Goal:
Nothing may be dropped or altered: reproduce all the data.

Extracted information:
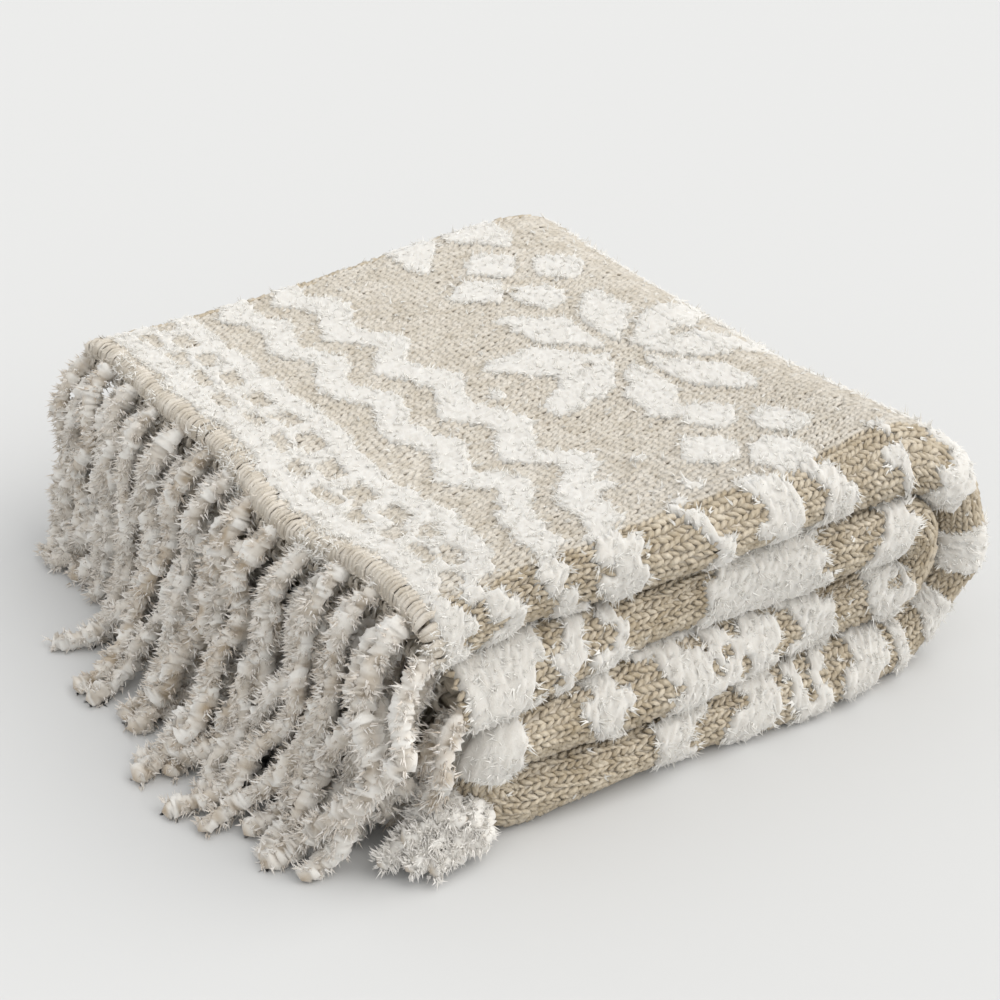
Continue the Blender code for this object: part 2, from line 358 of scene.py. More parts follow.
PETAL = ((1.1, 0.45), (6.0, 0.45), (9.1, 3.4), (8.6, 4.2), (4.9, 4.1))
DIAMONDS = ((28.0, 35.8), (25.0, 32.5), (31.6, 32.8), (28.0, 29.2),
            (25.9, 8.5), (22.4, 4.7), (28.8, 4.6), (25.5, 1.4))
DIAMOND_HALF = (1.8, 2.1)
DIAMOND_ROUND = 1.5         # 1 makes straight sides and 2 an oval
FLECKS = ((17.1, 18.9), (15.3, 4.7), (18.6, 6.6), (19.0, 1.6))
FLECK_HALF = 0.55
STAR_FIELD_END = 27.5       # the design runs back the same way from here,
STAR_FIELD_BACK = 10        # but for so much past it
NOSE_LINE = (37.3, 1.3, 0.6)        # along the rounded fold: middle, half width, share of white
DESIGN_REPEAT = 55
RAGGED = 0.0024             # metres; the yarns change over somewhat unevenly
LIP_OVER = 0.004            # metres; the lips' patches go on so far over the top
PATCH_LEAN = (0.35, 2)      # they lean by the first per centimetre across, from the second up
PATCH_WAVES = ((0.5, 2.1, 55), (0.4, 4.3, -130))    # size, radians per cm across, per metre along
LIP_PATCHES = {
    # strip           where its white patches begin and end, in centimetres from its left end
    "top_strip":      ((-1, 2), (3.5, 5), (7.3, 8.6), (11, 13), (17, 18), (21.5, 24), (26, 28),
                       (33, 36.5)),
    "second_strip":   ((5, 7), (10, 13), (14, 15), (16, 18), (20, 23), (27, 29)),
    "third_strip":    ((-1, 4.5), (6, 7), (9, 10), (16.5, 24.5), (29, 33)),
    "bottom_strip":   ((9, 12), (15, 17.5), (19, 20), (21, 22), (24, 27), (30, 34)),
}


def inside(outline, u, v):
    """Whether points lie in a closed outline."""
    found = np.zeros(u.shape, bool)
    for (u0, v0), (u1, v1) in zip(outline, outline[1:] + outline[:1]):
        crossed = (v0 > v) != (v1 > v)
        found ^= crossed & (u < (u1 - u0) * (v - v0) / (v1 - v0 + 1e-9) + u0)
    return found


def grain(s, w):
    """An even spread of random numbers that belongs to each stitch."""
    return np.abs(np.sin(s * 1271.3 + w * 3117.7) * 4375.85) % 1


def charted(s, v):
    """Whether the design is white there, in centimetres."""
    middle, half, share = NOSE_LINE
    white = (np.abs(s - middle) < half) & (grain(s, v) < share)
    s = np.where(s > STAR_FIELD_END + STAR_FIELD_BACK, 2 * STAR_FIELD_END - s, s)
    s = np.abs(s)
    pulled = CORNER_PULL * rise(*CORNER_PULL_FROM, v) * np.clip(s / CORNER_PULL_FULL, 0, 1)
    at = s + pulled
    for middle, half in WHITE_LINES:
        white |= np.abs(at - middle) < half
    blots = np.zeros(s.shape, bool)
    for middle, half, shift, share in BLOTS:
        blots |= (np.abs(at - middle) < half) & ((v / BLOT_STEP + shift) % 1 < share)
    band_start, band_end = FLECKED_BAND
    white |= (at > band_start) & (at < band_end) & ~blots & (grain(s, v) < BAND_WHITE)
    turn = ((v - ZIGZAG_AT) / ZIGZAG_TURN) % 1      # up to the first turn they run straight
    swing = np.where(v < ZIGZAG_AT + ZIGZAG_TURN / 2, -1, 2 * np.abs(2 * turn - 1) - 1)
    for middle, reach, half in ZIGZAGS:
        white |= np.abs(s + ZIGZAG_PULL * pulled - middle - reach * swing) < half
    for star_s, star_v in STARS:
        u, p = np.abs(s - star_s), np.abs(v - star_v)
        white |= inside(PETAL, np.maximum(u, p), np.minimum(u, p))
    for diamond_s, diamond_v in DIAMONDS:
        off = np.abs(s - diamond_s) / DIAMOND_HALF[0], np.abs(v - diamond_v) / DIAMOND_HALF[1]
        white |= off[0] ** DIAMOND_ROUND + off[1] ** DIAMOND_ROUND < 1
    for fleck_s, fleck_v in FLECKS:
        white |= np.hypot(s - fleck_s, v - fleck_v) < FLECK_HALF
    return white


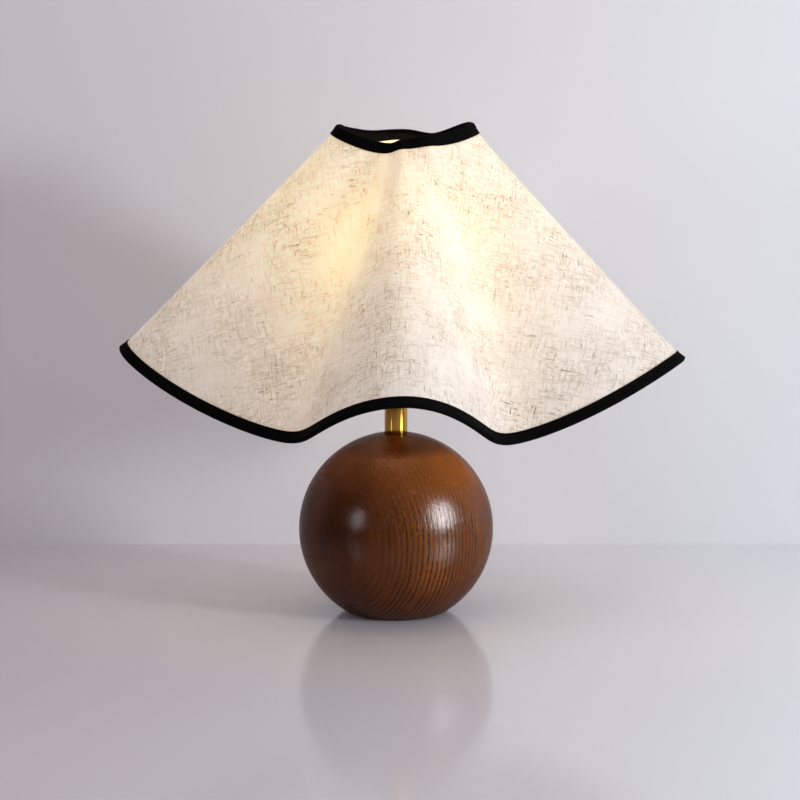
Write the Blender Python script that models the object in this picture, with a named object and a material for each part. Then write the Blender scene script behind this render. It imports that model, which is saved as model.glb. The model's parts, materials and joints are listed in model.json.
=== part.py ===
"""Table lamp: a turned wooden ball on a felt foot, a short brass stem, a switched lampholder with a bulb,
and a wavy cloth shade that hangs on a ring and four bowed arms. Metres, +Z up, front towards -Y.
The origin is the centre of the foot, on the surface that the lamp stands on.
"""
import math

import bmesh
import bpy
from mathutils import Vector

# Clearance between pieces that touch, and how far a cutter runs past what it cuts
GAP = 0.0003
OVERRUN = 0.002

# Wooden ball
BALL_RADIUS = 0.068
BALL_FLAT_RADIUS = 0.0343
BALL_EDGE = 0.0008
CAVITY_RADIUS = 0.017
CAVITY_DEPTH = 0.024
STEM_SEAT_DEPTH = 0.006

# Felt foot, standing a little proud of its recess in the ball
PAD_MARGIN = 0.0041
PAD_THICKNESS = 0.0018
PAD_PROUD = 0.0006

# Hollow threaded rod with its washer and nut in the ball's cavity
ROD_RADIUS = 0.005
ROD_WALL = 0.0015
ROD_TAIL = 0.004
WASHER_CLEARANCE = 0.0025
WASHER_THICKNESS = 0.002
NUT_WALL = 0.002
NUT_HEIGHT = 0.006

# Grommet where a cord would leave the ball, low at the back
CORD_HOLE_RADIUS = 0.0046
CORD_HOLE_HEIGHT = 0.0165
GROMMET_WALL = 0.0013
GROMMET_LIP_WIDTH = 0.002
GROMMET_LIP = 0.0011

# Brass stem with a plastic bush at each end
STEM_RADIUS = 0.008
STEM_WALL = 0.001
STEM_LENGTH = 0.0387
BUSH_LENGTH = 0.008
BUSH_FLANGE = 0.0015

# Lampholder cap, the brass cup that the rod screws into
HOLDER_STEP = 0.0005
HOLDER_WALL = 0.0012
CAP_HEIGHT = 0.028
COLLAR_RIM = 0.001
COLLAR_HEIGHT = 0.005
CAP_SHOULDER_HEIGHT = 0.006
GRUB_RADIUS = 0.0015
GRUB_LENGTH = 0.0035
GRUB_SOCKET_RADIUS = 0.0008
GRUB_SOCKET_DEPTH = 0.0015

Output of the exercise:
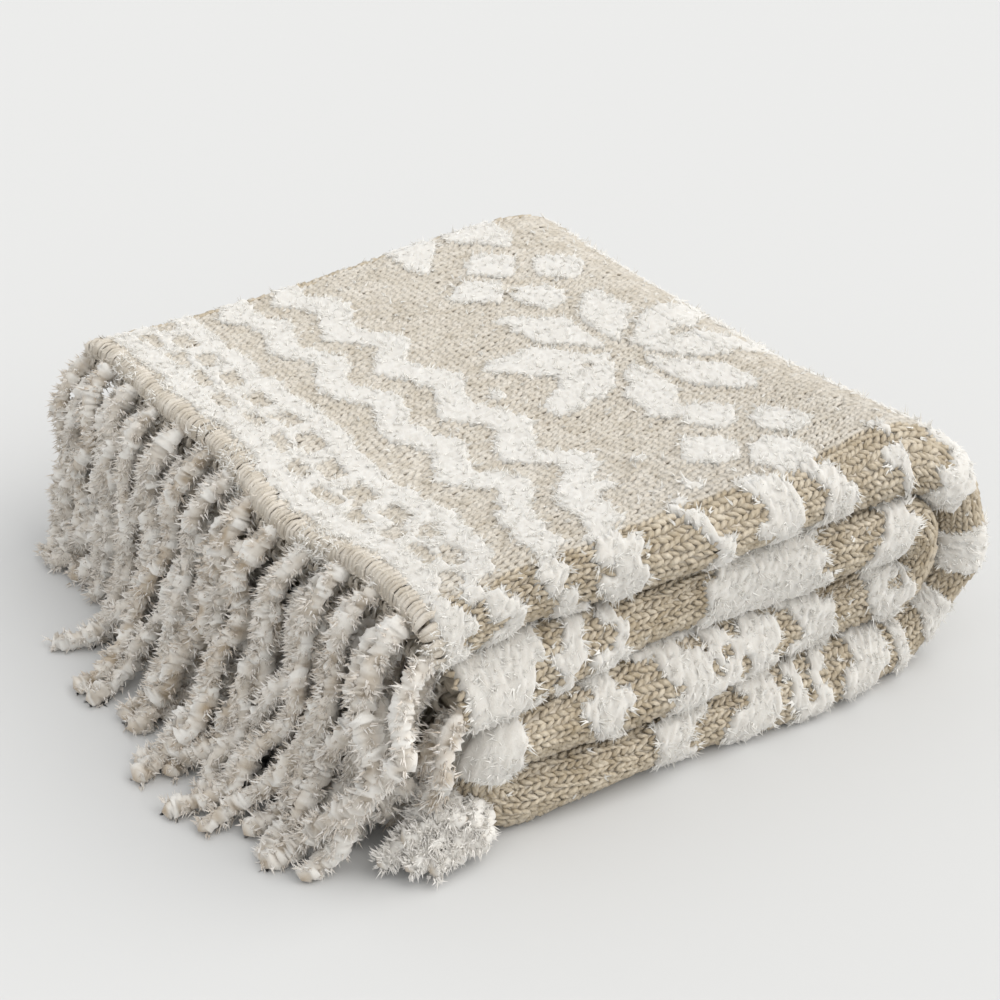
Continue the Blender code for this object: part 2, from line 358 of scene.py. More parts follow.
PETAL = ((1.1, 0.45), (6.0, 0.45), (9.1, 3.4), (8.6, 4.2), (4.9, 4.1))
DIAMONDS = ((28.0, 35.8), (25.0, 32.5), (31.6, 32.8), (28.0, 29.2),
            (25.9, 8.5), (22.4, 4.7), (28.8, 4.6), (25.5, 1.4))
DIAMOND_HALF = (1.8, 2.1)
DIAMOND_ROUND = 1.5         # 1 makes straight sides and 2 an oval
FLECKS = ((17.1, 18.9), (15.3, 4.7), (18.6, 6.6), (19.0, 1.6))
FLECK_HALF = 0.55
STAR_FIELD_END = 27.5       # the design runs back the same way from here,
STAR_FIELD_BACK = 10        # but for so much past it
NOSE_LINE = (37.3, 1.3, 0.6)        # along the rounded fold: middle, half width, share of white
DESIGN_REPEAT = 55
RAGGED = 0.0024             # metres; the yarns change over somewhat unevenly
LIP_OVER = 0.004            # metres; the lips' patches go on so far over the top
PATCH_LEAN = (0.35, 2)      # they lean by the first per centimetre across, from the second up
PATCH_WAVES = ((0.5, 2.1, 55), (0.4, 4.3, -130))    # size, radians per cm across, per metre along
LIP_PATCHES = {
    # strip           where its white patches begin and end, in centimetres from its left end
    "top_strip":      ((-1, 2), (3.5, 5), (7.3, 8.6), (11, 13), (17, 18), (21.5, 24), (26, 28),
                       (33, 36.5)),
    "second_strip":   ((5, 7), (10, 13), (14, 15), (16, 18), (20, 23), (27, 29)),
    "third_strip":    ((-1, 4.5), (6, 7), (9, 10), (16.5, 24.5), (29, 33)),
    "bottom_strip":   ((9, 12), (15, 17.5), (19, 20), (21, 22), (24, 27), (30, 34)),
}


def inside(outline, u, v):
    """Whether points lie in a closed outline."""
    found = np.zeros(u.shape, bool)
    for (u0, v0), (u1, v1) in zip(outline, outline[1:] + outline[:1]):
        crossed = (v0 > v) != (v1 > v)
        found ^= crossed & (u < (u1 - u0) * (v - v0) / (v1 - v0 + 1e-9) + u0)
    return found


def grain(s, w):
    """An even spread of random numbers that belongs to each stitch."""
    return np.abs(np.sin(s * 1271.3 + w * 3117.7) * 4375.85) % 1


def charted(s, v):
    """Whether the design is white there, in centimetres."""
    middle, half, share = NOSE_LINE
    white = (np.abs(s - middle) < half) & (grain(s, v) < share)
    s = np.where(s > STAR_FIELD_END + STAR_FIELD_BACK, 2 * STAR_FIELD_END - s, s)
    s = np.abs(s)
    pulled = CORNER_PULL * rise(*CORNER_PULL_FROM, v) * np.clip(s / CORNER_PULL_FULL, 0, 1)
    at = s + pulled
    for middle, half in WHITE_LINES:
        white |= np.abs(at - middle) < half
    blots = np.zeros(s.shape, bool)
    for middle, half, shift, share in BLOTS:
        blots |= (np.abs(at - middle) < half) & ((v / BLOT_STEP + shift) % 1 < share)
    band_start, band_end = FLECKED_BAND
    white |= (at > band_start) & (at < band_end) & ~blots & (grain(s, v) < BAND_WHITE)
    turn = ((v - ZIGZAG_AT) / ZIGZAG_TURN) % 1      # up to the first turn they run straight
    swing = np.where(v < ZIGZAG_AT + ZIGZAG_TURN / 2, -1, 2 * np.abs(2 * turn - 1) - 1)
    for middle, reach, half in ZIGZAGS:
        white |= np.abs(s + ZIGZAG_PULL * pulled - middle - reach * swing) < half
    for star_s, star_v in STARS:
        u, p = np.abs(s - star_s), np.abs(v - star_v)
        white |= inside(PETAL, np.maximum(u, p), np.minimum(u, p))
    for diamond_s, diamond_v in DIAMONDS:
        off = np.abs(s - diamond_s) / DIAMOND_HALF[0], np.abs(v - diamond_v) / DIAMOND_HALF[1]
        white |= off[0] ** DIAMOND_ROUND + off[1] ** DIAMOND_ROUND < 1
    for fleck_s, fleck_v in FLECKS:
        white |= np.hypot(s - fleck_s, v - fleck_v) < FLECK_HALF
    return white


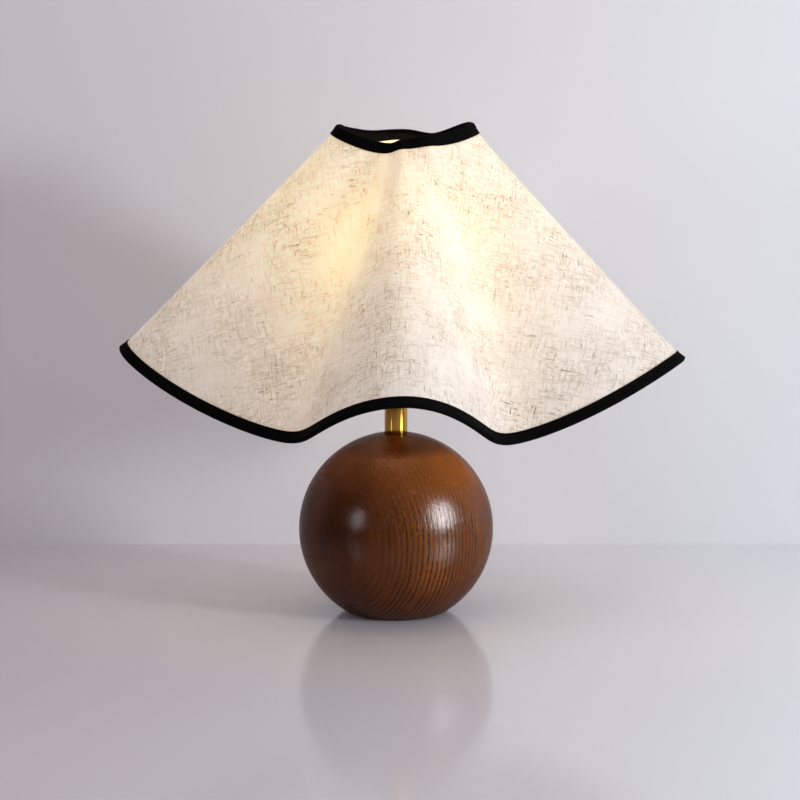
Write the Blender Python script that models the object in this picture, with a named object and a material for each part. Then write the Blender scene script behind this render. It imports that model, which is saved as model.glb. The model's parts, materials and joints are listed in model.json.
=== part.py ===
"""Table lamp: a turned wooden ball on a felt foot, a short brass stem, a switched lampholder with a bulb,
and a wavy cloth shade that hangs on a ring and four bowed arms. Metres, +Z up, front towards -Y.
The origin is the centre of the foot, on the surface that the lamp stands on.
"""
import math

import bmesh
import bpy
from mathutils import Vector

# Clearance between pieces that touch, and how far a cutter runs past what it cuts
GAP = 0.0003
OVERRUN = 0.002

# Wooden ball
BALL_RADIUS = 0.068
BALL_FLAT_RADIUS = 0.0343
BALL_EDGE = 0.0008
CAVITY_RADIUS = 0.017
CAVITY_DEPTH = 0.024
STEM_SEAT_DEPTH = 0.006

# Felt foot, standing a little proud of its recess in the ball
PAD_MARGIN = 0.0041
PAD_THICKNESS = 0.0018
PAD_PROUD = 0.0006

# Hollow threaded rod with its washer and nut in the ball's cavity
ROD_RADIUS = 0.005
ROD_WALL = 0.0015
ROD_TAIL = 0.004
WASHER_CLEARANCE = 0.0025
WASHER_THICKNESS = 0.002
NUT_WALL = 0.002
NUT_HEIGHT = 0.006

# Grommet where a cord would leave the ball, low at the back
CORD_HOLE_RADIUS = 0.0046
CORD_HOLE_HEIGHT = 0.0165
GROMMET_WALL = 0.0013
GROMMET_LIP_WIDTH = 0.002
GROMMET_LIP = 0.0011

# Brass stem with a plastic bush at each end
STEM_RADIUS = 0.008
STEM_WALL = 0.001
STEM_LENGTH = 0.0387
BUSH_LENGTH = 0.008
BUSH_FLANGE = 0.0015

# Lampholder cap, the brass cup that the rod screws into
HOLDER_STEP = 0.0005
HOLDER_WALL = 0.0012
CAP_HEIGHT = 0.028
COLLAR_RIM = 0.001
COLLAR_HEIGHT = 0.005
CAP_SHOULDER_HEIGHT = 0.006
GRUB_RADIUS = 0.0015
GRUB_LENGTH = 0.0035
GRUB_SOCKET_RADIUS = 0.0008
GRUB_SOCKET_DEPTH = 0.0015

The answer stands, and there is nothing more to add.